This will enable you to check if the terms in questions have been used previously or not. Only looking at words greater than 6 characters enables you to filter out words like the and than, which are commonly used, but don't tell you a lot about a question.


In [16]:
# Create an empty list and an empty set
question_overlap = []
terms_used = set()

In [17]:
# Use the iterrows() DataFrame method to loop through each row of jeopardy
for i, row in jeopardy.iterrows():
        split_question = row["clean_question"].split(" ")
        split_question = [q for q in split_question if len(q) > 5]
        match_count = 0
        for word in split_question:
            if word in terms_used:
                match_count += 1
        for word in split_question:
            terms_used.add(word)
        if len(split_question) > 0:
            match_count /= len(split_question)
        question_overlap.append(match_count)
jeopardy["question_overlap"] = question_overlap

jeopardy["question_overlap"].mean()


Out[17]:
0.6908737315671878

Question overlap

There is about 69% overlap between terms in new questions and terms in old questions. This only looks at a small set of questions, and it doesn't look at phrases, it looks at single terms. This makes it relatively insignificant, but it does mean that it's worth looking more into the recycling of questions.

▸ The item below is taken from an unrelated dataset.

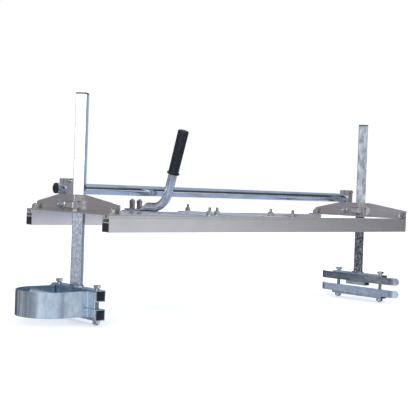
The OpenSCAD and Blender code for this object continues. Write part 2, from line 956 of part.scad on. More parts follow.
module left_lower_bar_plugs() {
    on_floor() color(black) at_post(left) bar_plugs(lower_top);
}

module left_clamp_nuts() {
    on_floor() color(zinc) at_post(left) clamp_nuts();
}

module right_post() {
    on_floor() color(zinc) at_post(right) post();
}

module right_post_cap() {
    on_floor() color(black) at_post(right) post_cap();
}

module right_upper_bar() {
    on_floor() color(zinc) at_post(right) upper_bar();
}

module right_upper_bar_plugs() {
    on_floor() color(black) at_post(right) bar_plugs(upper_top);
}

module right_clamp_bolts() {
    on_floor() color(zinc) at_post(right) clamp_bolts();
}

module right_upper_wear_strip() {
    on_floor() color(zinc) at_post(right) wear_strip(upper_top - upper_strip_drop - strip_height / 2);
}

// Short box section under the upper bar, so that the clamp grips only the flat of a saw bar
module clamp_pad() {
    on_floor() color(zinc) at_post(right)
        translate([0, pad_length / 2, upper_bottom - pad_height / 2]) rotate([90, 0, 0])
            linear_extrude(pad_length) difference() {
                square([bar_side - 2 * tube_corner, pad_height], center = true);
                square([bar_side - 2 * tube_corner - 2 * pad_wall, pad_height - 2 * pad_wall],
                       center = true);
            }
}

module right_lower_bar() {
    on_floor() color(zinc) at_post(right) clamp_bar(lower_top);
}

module right_lower_bar_plugs() {
    on_floor() color(black) at_post(right) bar_plugs(lower_top);
}

module right_clamp_nuts() {
    on_floor() color(zinc) at_post(right) clamp_nuts();
}

module right_lower_wear_strip() {
    on_floor() color(zinc) at_post(right)
        wear_strip(lower_top + lower_strip_rise - strip_height / 2);
}

// Push bar

push_bar_start = -post_pitch / 2 - web_setback - push_bar_tail;
push_bar_end = post_pitch / 2 + clamp_block_end;

module along_push_bar(x) {
    translate([x, push_bar_y, push_bar_level]) rotate([0, 90, 0]) children();
}

module push_bar() {
    length = push_bar_end - push_bar_start;
    on_floor() color(zinc) along_push_bar(push_bar_start) difference() {
        cylinder(d = push_bar_d, h = length);
        translate([0, 0, -1]) cylinder(d = push_bar_d - 2 * push_bar_wall, h = length + 2);
    }
}

// Cap on a tube end, standing on Z = 0 with its stem below
module round_cap() {
    stem = push_bar_d / 2 - push_bar_wall - plug_gap;
    rotate_extrude()
        polygon([
            [0, -plug_depth], [stem, -plug_depth], [stem, 0], [push_bar_d / 2, 0],
            [push_bar_d / 2, bar_cap / 2], [push_bar_d / 2 - bar_cap / 2, bar_cap], [0, bar_cap]
        ]);
}

module push_bar_caps() {
    on_floor() color(black) {
        along_push_bar(push_bar_end) round_cap();
        along_push_bar(push_bar_start) mirror([0, 0, 1]) round_cap();
    }
}

// Handle and its plate

front_bolts_x = [-front_bolt_pitch / 2, front_bolt_pitch / 2];
inner_bolt_y = slot_y - handle_bolt_pitch;

module at_rail(x) {
    translate([rail_start + x, 0, 0]) children();
}

module plate(width, holes) {
    difference() {
        linear_extrude(plate_thickness)
            bevelled_rectangle(width, mill_width, plate_thickness / 2);
        for (p = holes) translate([p.x, p.y, 0]) slot_bolt_hole();
    }
}

module handle_plate() {
    holes = [
        [0, slot_y], [0, inner_bolt_y],
        [front_bolts_x[0], -slot_y], [front_bolts_x[1], -slot_y]
    ];
    on_floor() color(zinc) at_rail(handle_x) plate(handle_plate_width, holes);
}

// Ring-shaped cross-section of the handle tube, a little fuller in the bend
module handle_section(swell = 0) {
    difference() {
        circle(d = handle_d + 2 * swell);
        circle(d = handle_d - 2 * handle_wall - 2 * swell);
    }
}

// Puts children on the end of the bend, with +Z along the neck
module at_neck() {
    translate([0, corner_y, handle_axis_z + handle_bend])
        rotate([handle_lean, 0, 0]) translate([0, -handle_bend, 0]) children();
}

module handle_flat() {
    round_y = handle_tip_y - flat_width / 2;
    inset = 0.3;
    hull() {
        translate([0, flat_start_y - 1, handle_axis_z]) rotate([-90, 0, 0])
            cylinder(d = handle_d - 2 * inset, h = inset, $fn = 32);
        translate([inset - flat_width / 2, flat_y + 1, plate_thickness + inset])
            cube([flat_width - 2 * inset, inset, flat_thickness - 2 * inset]);
    }
    translate([0, 0, plate_thickness]) linear_extrude(flat_thickness) {
        translate([-flat_width / 2, flat_y]) square([flat_width, round_y - flat_y]);
        translate([0, round_y]) circle(d = flat_width);
    }
}

module handle_tube() {
    swell = 0.15;
    lap = 1.5;
    neck = handle_neck + grip_length - collar_height;
    on_floor() color(zinc) at_rail(handle_x) difference() {
        union() {
            at_neck() translate([0, 0, -lap]) linear_extrude(neck + lap) handle_section();
            translate([0, corner_y, handle_axis_z + handle_bend]) rotate([90, 0, 90])
                rotate([0, 0, -90 - handle_turn]) rotate_extrude(angle = handle_turn)
                    translate([handle_bend, 0]) handle_section(swell);
            translate([0, flat_start_y, handle_axis_z]) rotate([90, 0, 0])
                linear_extrude(flat_start_y - corner_y + lap) handle_section();
            handle_flat();
        }
        for (y = [slot_y, inner_bolt_y])
            translate([0, y, 0]) cylinder(d = slot_bolt_d + 2 * bolt_gap, h = handle_d);
    }
}

// Moulded grip, closed at its end, with a collar at its foot
module handle_grip() {
    inner = handle_d / 2 + plug_gap;
    outer = grip_d / 2;
    round_points = [
        for (a = [0:15:90])
            [outer - grip_round + grip_round * cos(a), grip_length - grip_round + grip_round * sin(a)]
    ];
    on_floor() color(black) at_rail(handle_x) at_neck() translate([0, 0, handle_neck])
        rotate_extrude()
            polygon(concat(
                [[inner, 0], [collar_d / 2 - 1, 0], [collar_d / 2, 1],
                 [collar_d / 2, collar_height - 1], [collar_d / 2 - 1, collar_height],
                 [outer, collar_height]],
                round_points,
                [[0, grip_length], [0, grip_length - collar_height + plug_gap],
                 [inner, grip_length - collar_height + plug_gap]]
            ));
}

// Slot bolt at the outer hole and a hexagon bolt from below at the inner one
module handle_bolts() {
    stack = plate_thickness + flat_thickness;
    length = stack + tall_nut_height + bolt_tip;
    on_floor() color(zinc) at_rail(handle_x) {
        translate([0, slot_y, 0]) {
            translate([0, 0, -lip_thickness - slot_head_height / 2])
                cube([slot_head_length, cavity_width - 2 * slot_head_gap, slot_head_height],
                     center = true);
            translate([0, 0, -lip_thickness - hair])
                shank(slot_bolt_d, lip_thickness + length + hair);
        }
        translate([0, inner_bolt_y, 0]) {
            translate([0, 0, -nut_height]) hexagon(nut_af, nut_height);
            translate([0, 0, -hair]) shank(slot_bolt_d, length + hair);
        }
    }
}

module handle_tall_nuts() {
    on_floor() color(zinc) at_rail(handle_x)
        for (y = [slot_y, inner_bolt_y])
            translate([0, y, plate_thickness + flat_thickness])
                hex_nut(tall_nut_af, tall_nut_height, slot_bolt_d);
}

module handle_plate_bolts() {
    on_floor() color(zinc) at_rail(handle_x)
        for (x = front_bolts_x)
            translate([x, -slot_y, 0]) slot_bolt(plate_thickness, plate_bolt_tip);
}

module handle_plate_nuts() {
    on_floor() color(zinc) at_rail(handle_x)
        for (x = front_bolts_x) translate([x, -slot_y, 0]) washer_nut(plate_thickness);
}

// Cross plate and stop bolt

module cross_plate() {
    on_floor() color(aluminium) at_rail(cross_plate_x)
        plate(cross_plate_width, [[0, -slot_y], [0, slot_y]]);
}

module cross_plate_bolts() {
    on_floor() color(zinc) at_rail(cross_plate_x)
        for (s = [-1, 1])
            translate([0, s * slot_y, 0]) slot_bolt(plate_thickness, plate_bolt_tip);
}

module cross_plate_nuts() {
    on_floor() color(zinc) at_rail(cross_plate_x)
        for (s = [-1, 1]) translate([0, s * slot_y, 0]) washer_nut(plate_thickness);
}

module stop_bolt() {
    on_floor() color(zinc) at_rail(stop_x)
        translate([0, -slot_y, 0]) slot_bolt(0, plate_bolt_tip);
}

module stop_nut() {
    on_floor() color(zinc) at_rail(stop_x) translate([0, -slot_y, 0]) washer_nut(0);
}

front_rail();
rear_rail();
rail_end_plugs();
left_bracket();
left_bracket_bolts();
left_bracket_nuts();
left_vee_block();
left_strap();
left_strap_bolt();
left_strap_nut();
left_clamp_block();
left_pinch_bolt();
left_pinch_nut();
right_bracket();
right_bracket_bolts();
right_bracket_nuts();
right_vee_block();
right_strap();
right_strap_bolt();
right_strap_nut();
right_clamp_block();
right_pinch_bolt();
right_pinch_nut();
left_post();
left_post_cap();
left_upper_bar();
left_upper_bar_plugs();
left_clamp_bolts();
nose_guard();
left_lower_bar();
left_lower_bar_plugs();
left_clamp_nuts();
right_post();
right_post_cap();
right_upper_bar();
right_upper_bar_plugs();
right_clamp_bolts();
right_upper_wear_strip();
clamp_pad();
right_lower_bar();
right_lower_bar_plugs();
right_clamp_nuts();
right_lower_wear_strip();
push_bar();
push_bar_caps();
handle_plate();
handle_tube();
handle_grip();
handle_bolts();
handle_tall_nuts();
handle_plate_bolts();
handle_plate_nuts();
cross_plate();
cross_plate_bolts();
cross_plate_nuts();
stop_bolt();
stop_nut();
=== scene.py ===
"""Looks of a chainsaw mill: slotted rails, square posts with bar clamps, a push bar and a handle.

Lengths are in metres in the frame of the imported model: X along the rails, Y across them, Z up.
"""
import json
import logging
import math
from dataclasses import dataclass, field
from enum import Enum
from typing import ClassVar

import bmesh
import bpy
import numpy as np
from mathutils import Matrix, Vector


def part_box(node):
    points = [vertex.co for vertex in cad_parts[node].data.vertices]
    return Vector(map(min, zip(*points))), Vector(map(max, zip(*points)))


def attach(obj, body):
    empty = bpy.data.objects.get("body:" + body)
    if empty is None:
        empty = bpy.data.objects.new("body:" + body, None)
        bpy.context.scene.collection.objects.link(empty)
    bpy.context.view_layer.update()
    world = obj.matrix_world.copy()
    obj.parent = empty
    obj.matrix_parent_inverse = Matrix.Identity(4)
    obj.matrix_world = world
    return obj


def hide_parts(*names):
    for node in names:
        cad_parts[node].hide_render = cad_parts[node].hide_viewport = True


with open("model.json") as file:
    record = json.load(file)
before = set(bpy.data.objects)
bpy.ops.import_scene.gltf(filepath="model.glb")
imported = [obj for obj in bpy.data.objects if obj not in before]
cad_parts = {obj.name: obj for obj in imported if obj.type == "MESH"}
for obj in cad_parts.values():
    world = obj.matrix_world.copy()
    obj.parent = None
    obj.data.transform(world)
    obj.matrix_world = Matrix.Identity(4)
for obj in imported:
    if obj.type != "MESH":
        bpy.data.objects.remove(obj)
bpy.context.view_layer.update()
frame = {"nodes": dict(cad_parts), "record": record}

MM = 0.001
CREASE = 32.0                       # degrees over which an edge stays sharp
STRIP_CREASE = 28.0                 # the same on rolled strip
FLUSH = 0.4                         # degrees up to which two faces count as one
NOISE_LOW, NOISE_HIGH = 0.35, 0.65  # the span that a noise mostly keeps to
BODY_OF = {node: body for body, nodes in frame["record"]["behaviour"]["bodies"].items()
           for node in nodes}
log = logging.getLogger("chainsaw_mill")

Tree = bpy.types.NodeTree
Node = bpy.types.Node
Socket = bpy.types.NodeSocket
Box = tuple[np.ndarray, np.ndarray]  # lowest and highest corner
Place = tuple | np.ndarray           # a point or a direction


class Axis(Enum):
    """An axis of the model, by its number."""

    X = 0
    Y = 1
    Z = 2


class Side(Enum):
    """The end of the mill that a sub-assembly belongs to."""

    LEFT = "left"
    RIGHT = "right"

    def node(self, part: str) -> str:
        """Name of the node of a part at this end."""
        return f"{self.value}_{part}"


# Colours and node trees

def linear(code: str) -> tuple[float, float, float, float]:
    """Turns an sRGB hex colour into a linear one.

    Args:
        code: the colour as "#rrggbb".

    Returns:
        Red, green, blue and an alpha of 1.
    """
    channels = [int(code[i:i + 2], 16) / 255 for i in (1, 3, 5)]
    red, green, blue = (c / 12.92 if c <= 0.04045 else ((c + 0.055) / 1.055) ** 2.4
                        for c in channels)
    return red, green, blue, 1.0


def add_node(tree: Tree, kind: str, links: dict | None = None,
             stops: tuple | list = (), **settings) -> Node:
    """Adds a shader node with its settings and links.

    Args:
        tree: the tree that gets the node.
        kind: the node's type, after the word ShaderNode.
        links: for an input's name or number, its value, the output that feeds it, or the node
            whose first output in use feeds it.
        stops: positions and hex colours of a colour ramp.
        settings: the node's own options.

    Returns:
        The new node.
    """
    node = tree.nodes.new("ShaderNode" + kind)
    for option, value in settings.items():
        setattr(node, option, value)
    for key, value in (links or {}).items():
        named = [socket for socket in node.inputs if socket.enabled and socket.name == key]
        target = named[0] if named else node.inputs[key]
        if isinstance(value, Node):
            value = next(output for output in value.outputs if output.enabled)
        if isinstance(value, Socket):
            tree.links.new(value, target)
        else:
            target.default_value = value
    for index, (position, colour) in enumerate(stops):
        ramp = node.color_ramp
        stop = ramp.elements[index] if index < len(ramp.elements) else ramp.elements.new(position)
        stop.position, stop.color = position, linear(colour)
    return node


def cleared(owner: bpy.types.Material | bpy.types.World) -> Tree:
    """Empties the node tree of a material or world.

    Args:
        owner: the material or world.

    Returns:
        Its tree.
    """
    owner.use_nodes = True
    owner.node_tree.nodes.clear()
    return owner.node_tree


def per(size_mm: float) -> float:
    """Scale of a noise in metres whose features are so many millimetres wide."""
    return 1 / (size_mm * MM)


def lines_along(tree: Tree, place: Socket, along: Axis, width_mm: float) -> Node:
    """Makes a noise that is so narrow across a direction and 60 times as long along it.

    Args:
        tree: the tree that gets the nodes.
        place: the coordinates.
        along: the direction of the lines.
        width_mm: how wide a line is.

    Returns:
        The noise, about 0.5 on average.
    """
    scale = [per(width_mm)] * 3
    scale[along.value] /= 60
    stretched = add_node(tree, "VectorMath", {0: place, 1: scale}, operation="MULTIPLY")
    return add_node(tree, "TexNoise", {
        "Vector": stretched, "Scale": 1.0, "Detail": 3.0, "Roughness": 0.6})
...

Low Value Vs High Value Questions

Let's say you only want to study questions that pertain to high value questions instead of low value questions. This will help you earn more money when you're on Jeopardy.

You can actually figure out which terms correspond to high-value questions using a chi-squared test. You'll first need to narrow down the questions into two categories:

  • Low value -- Any row where Value is less than 800.
  • High value -- Any row where Value is greater than 800.

You'll then be able to loop through each of the terms from the last screen, terms_used, and:

  • Find the number of low value questions the word occurs in.
  • Find the number of high value questions the word occurs in.
  • Find the percentage of questions the word occurs in.
  • Based on the percentage of questions the word occurs in, find expected counts.
  • Compute the chi squared value based on the expected counts and the observed counts for high and low value questions.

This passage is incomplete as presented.